Privacy is also maintained as private keys and Zero Knowledge Protocols allow participants to share/expose only the data that is required for transactional, reporting or regulatory matters.
Liquidity
The shift to a fully digital infrastructure for the capital market where securities and cash are tokenized, promises to significantly reduce the time to fund for Issuers and increase the liquidity of all participants.
A key element that underpins both these factors is the optimisation of the value chain and intermediaries, enabled through the ability to automate settlement of transactions on a fractional basis utilising auto collateral facilities, eliminating liquidity spikes and allowing the efficient use of existing collateral no matter where it is held on the network.

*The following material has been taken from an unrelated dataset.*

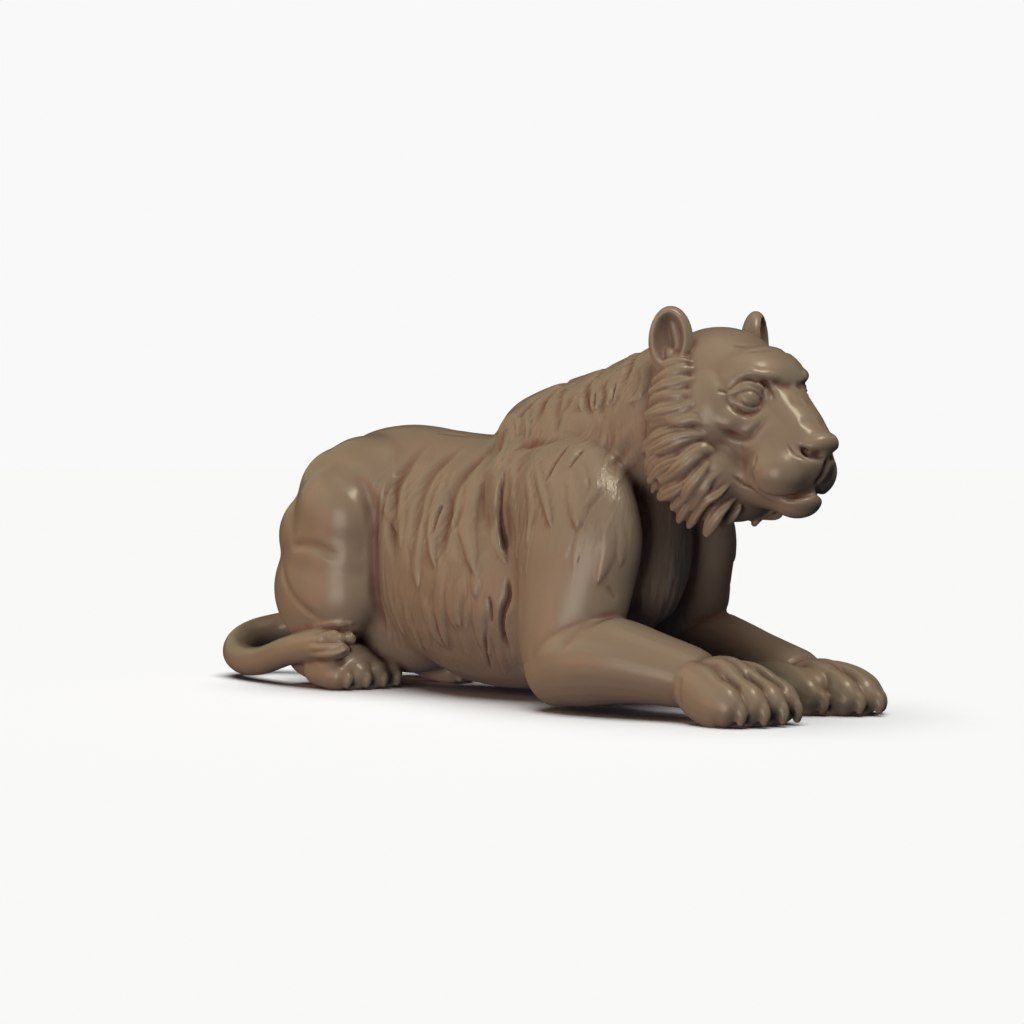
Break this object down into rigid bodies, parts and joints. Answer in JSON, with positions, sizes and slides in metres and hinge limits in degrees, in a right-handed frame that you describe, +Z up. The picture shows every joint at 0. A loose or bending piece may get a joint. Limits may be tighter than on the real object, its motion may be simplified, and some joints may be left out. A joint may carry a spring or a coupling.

When all participants migrate to working off the same data source the need for reconciliation delays and centralised settlement process will be significantly reduced facilitating a move to a T+0 settlement cycle. The protections that the regulatory environment affords today’s markets can be respected and enhanced providing the regulators with greater visibility of the markets in real-time.
The other key element of enhanced liquidity also leverages the core functionality of distributed ledger technology - fractional ownership through tokenization and the ability to auto collateralise across networks providing the potential for utilising liquidity across asset classes and geographic boundaries.
As demonstrated by the MAS and Bank of Canada the use of Hash Locked Time Contracts/Code “HTLC” allows cross network settlements. HLTC’s are smart contracts deployed within and across networks that allow the locking of assets on-chain until specified conditions are met. In this manner collateral held on a participants account in one jurisdiction would be able to be used as liquidity against settlement in another jurisdiction, without moving the underlying collateral.
The recognition of a wider range of collateral for liquidity purposes is likely to continue to increase, as demonstrated by the Central Bank's response to the current pandemic. A digital ecosystem is likely to increase this further allowing a broader range of fungibility as transparency, providence and full documentation are readily accessible on-chain.
Security
A fully digital ecosystem will also be able to take advantage of the rapid improvements the industry is seeing in cryptographic security protocols. The ability for data to be encrypted on chain and in rest/stasis supports the evolution of new custodial models where the management and safekeeping of data and the Private Keys extends current business models into new areas.
The storage and management of that data could see the development of partnerships with the Custodians of the future and the large tech providers such as Amazon (AWS) or Microsoft (Azure) bringing scale to the market and the required infrastructure to support a global ecosystem.
As a code based system a DLT network has the ability to be compliant by design and remain compliant through the changing regulatory landscape. This ability to update systems and compliance frameworks at the infrastructure level will increase the ability of Regulators to deploy rules and reduce the Bank’s cost in deploying rules.
So is the question, When, not if?
Reduced costs, greater efficiency and transparency and the opportunity to develop new analytics based revenue streams, appears compelling? What is delaying the Fintech drive into Capital Markets?
Unlike the payments space where Fintech has made significant inroads, the risk profile of the Capital Markets and the level of integration of the financial markets infrastructure is significantly more concentrated. With average transaction sizes in the Millions and the infrastructure already extensively networked across the value chain, risks and reduced ability for participants to switch providers, increases the hurdle to change. Like changing engines in mid flight there are risks but at some point the old engine itself becomes the legacy issue.